This budget season has been contentious, but one priority seems to have secured some agreement: increasing the State of Maine Grant, a need-based grant awarded to more than 26,000 Maine two- and four-year college students.
There are good reasons why increasing the State of Maine Grant has attracted support from both sides of the aisle. College has become less affordable for all Maine students, but because grants have not kept up with tuition increases, college remains least affordable for the poorest students. State need-based aid has been stagnant or declining in recent years. The “unmet need” for low-income students in Maine is sizeable and growing. As a result, the poorest students either resort to costly student loans or they do not apply to college at all.
This is a bad outcome both for individuals and the state’s economy. Higher college completion rates correlate with higher median wages at the state level. Maine does an above-average job at ensuring students from low-income families successfully graduate from high school. Unfortunately, low-income graduates are much less likely to take the next step and apply to college. There is a 24-point gap between the percent of middle-class high school graduates who apply to college in Maine and the percent of low-income students who apply.
Targeting need-based grant aid to the students who need it most is a strategy proven to boost college matriculation and completion. For example, the Kentucky legislature committed to boosting college graduation rates in 1997 and pursued several strategies, including a dramatic expansion of state grant programs.
In 2000, the low percentage of adult Kentuckians with postsecondary degrees placed Kentucky near the bottom of U.S. states in terms of degree completion. Over the next 10 years, Kentucky improved faster than any other state in the nation on several higher education metrics.
By 2006, Kentucky ranked third in the nation in providing state grants to undergraduates. Beyond its need-based College Access Program grant of $1,900 annually, Kentucky offers an annual premium of up to $375 tied to grade point average, and targets even more aid to students in counties with the lowest degree attainment — so a student qualifying for a “Coal County Scholarship” can receive an additional $6,800 per year.
Between 2000 and 2011, Kentucky’s improvement in both rates of degree holders and on-time completion was the best in the nation. Most notably, the percent of young adults with degrees improved more than any other state — moving Kentucky from 44 th among U.S. states to 36 th. Over the same period, the state had a net gain of new residents without college degrees — so the phenomenon of increased college graduation rates is clearly homegrown. College completion also improved over the same period; Kentucky’s on-time graduation rates from public four-year institutions improved the most in the nation, and graduation rates from community colleges moved from 38 th in the U.S. to 16 th. Overall, Kentucky increased the number of degrees and credentials awarded by 62 percent, and per-capita income increased 22 percent over the period.

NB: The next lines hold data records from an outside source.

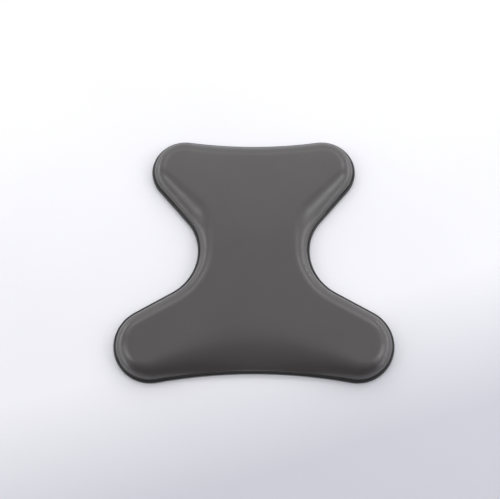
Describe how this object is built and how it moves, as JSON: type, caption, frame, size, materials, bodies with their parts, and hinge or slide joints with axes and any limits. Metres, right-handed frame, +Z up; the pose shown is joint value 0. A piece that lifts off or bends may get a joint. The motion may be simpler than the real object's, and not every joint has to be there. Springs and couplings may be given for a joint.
{
  "type": "chair armrest pad",
  "caption": "Hourglass-shaped moulded polyurethane armrest pad with rolled edges on a plywood core and black tray, with threaded inserts for the chair's bracket.",
  "frame": {"origin": "middle of the pad's bounding box, on the surface that the tray's foot ring rests on", "axes": "+X to the side across the two lobes, +Y towards the narrower pair of lobes, +Z up through the cushion"},
  "size_m": [0.28, 0.263, 0.0207],
  "materials": {
    "cushion_skin": "satin",
    "tray_plastic": "satin",
    "core_plywood": "matte",
    "nut_zinc": "satin",
    "screw_black": "satin"
  },
  "bodies": {
    "root": {"base_shell": "tray_plastic", "core_board": "core_plywood", "foam_pad": "cushion_skin", "tee_nut_1": "nut_zinc", "tee_nut_2": "nut_zinc", "tee_nut_3": "nut_zinc", "tee_nut_4": "nut_zinc", "shell_screw_1": "screw_black", "shell_screw_2": "screw_black", "shell_screw_3": "screw_black", "shell_screw_4": "screw_black", "shell_screw_5": "screw_black", "shell_screw_6": "screw_black", "shell_screw_7": "screw_black", "shell_screw_8": "screw_black", "shell_screw_9": "screw_black", "shell_screw_10": "screw_black"}
  },
  "joints": []
}
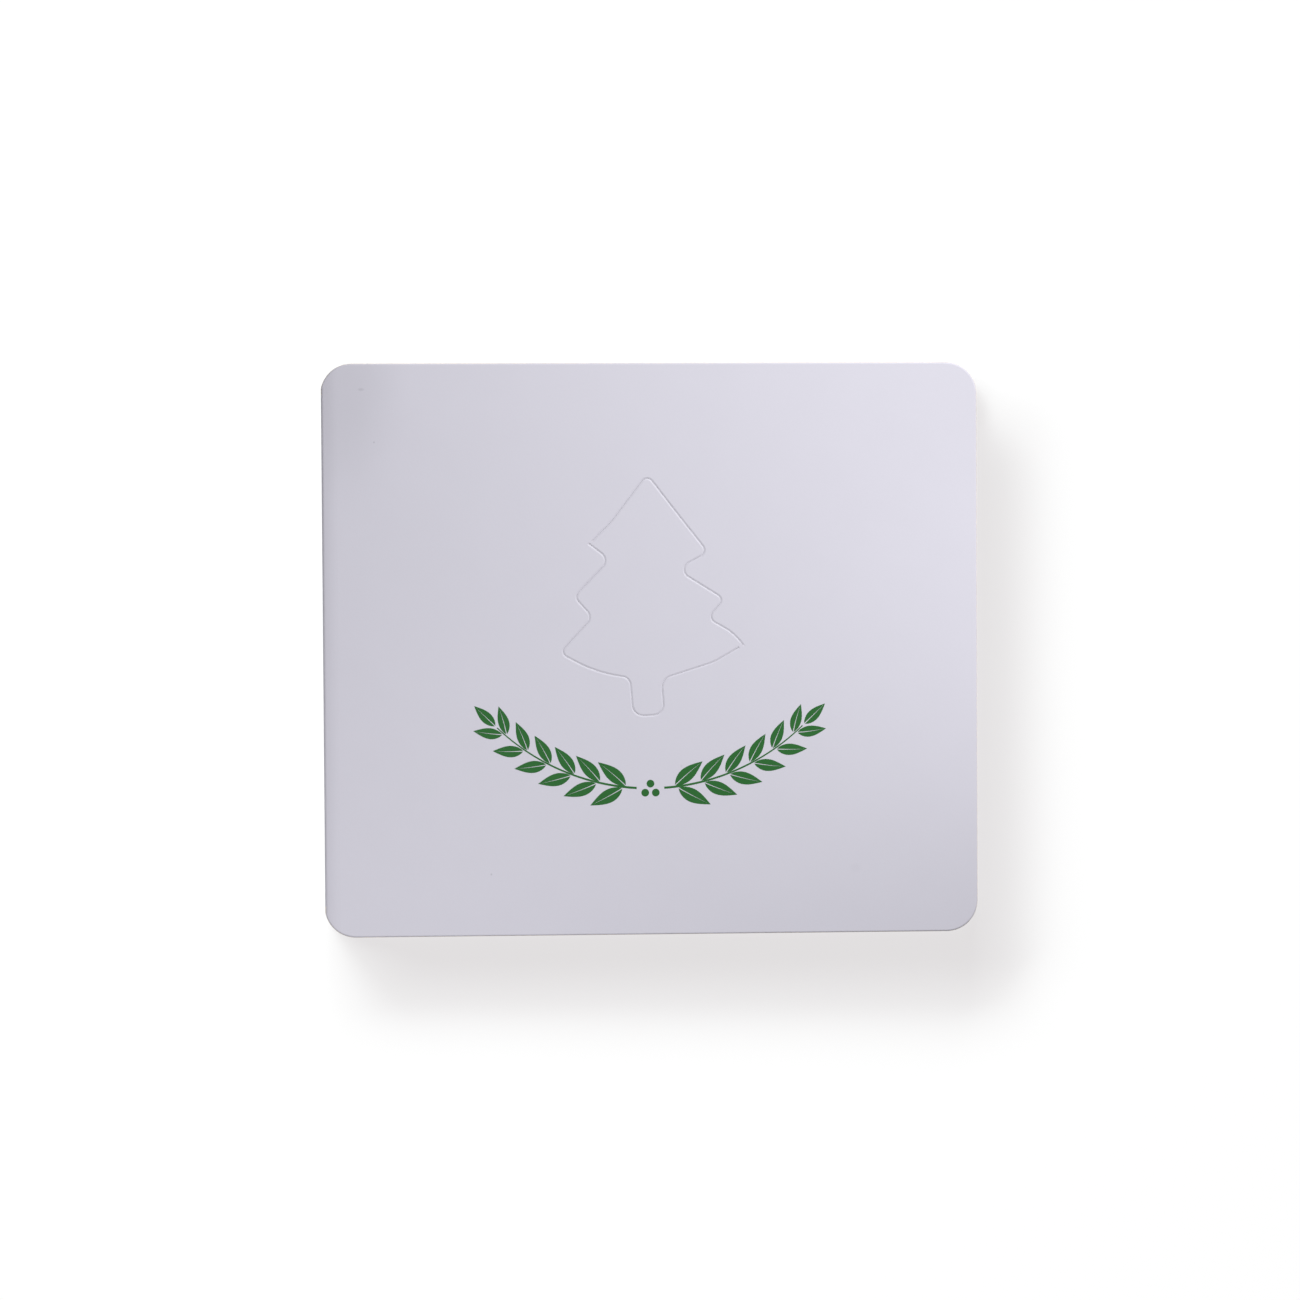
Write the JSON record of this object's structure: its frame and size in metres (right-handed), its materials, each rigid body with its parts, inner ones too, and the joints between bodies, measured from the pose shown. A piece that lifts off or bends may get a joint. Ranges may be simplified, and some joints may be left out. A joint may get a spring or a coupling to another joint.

The Kentucky story provides compelling evidence that what is often framed as a problem of insufficient aspirations actually results from insufficient financial resources. If students think they can afford college, they will more likely apply, and if they have sufficient resources to attend, that boosts the odds they will complete their degrees.
The increasing debt load of graduates is another symptom of how Maine has fallen behind the rest of the nation in terms of relative higher education grants spending.
Attending the flagship four-year campus in Kentucky costs $23,100 per year. The flagship four-year campus in Maine costs $23,102. But debt bedevils Maine graduates far more: Maine’s average student debt load of $29,934 is the seventh-heaviest in the nation. In contrast, Kentucky ranks 34 th in the nation in average student debt load.
In 1993-94, Maine ranked 24 th for state grant funds awarded per student, and Kentucky ranked 21st. Since then, Kentucky has moved up to the top 10 in the U.S., while Maine’s grant monies per student have fallen to 31 st in the nation. Ultimately, the issue isn’t a competition among states, but what is best for Maine students and the state economy. Increasing state grant aid could be transformational for thousands of Maine students, opening doors to opportunity to them and putting Maine on the path to a stronger, more vibrant economy.
Christy Daggett is a policy analyst at the Maine Center for Economic Policy. She is a member of the Maine chapter of the Scholars Strategy Network, which brings together scholars from across the country to address public challenges and their policy implications. Members’ columns appear in the BDN every other week.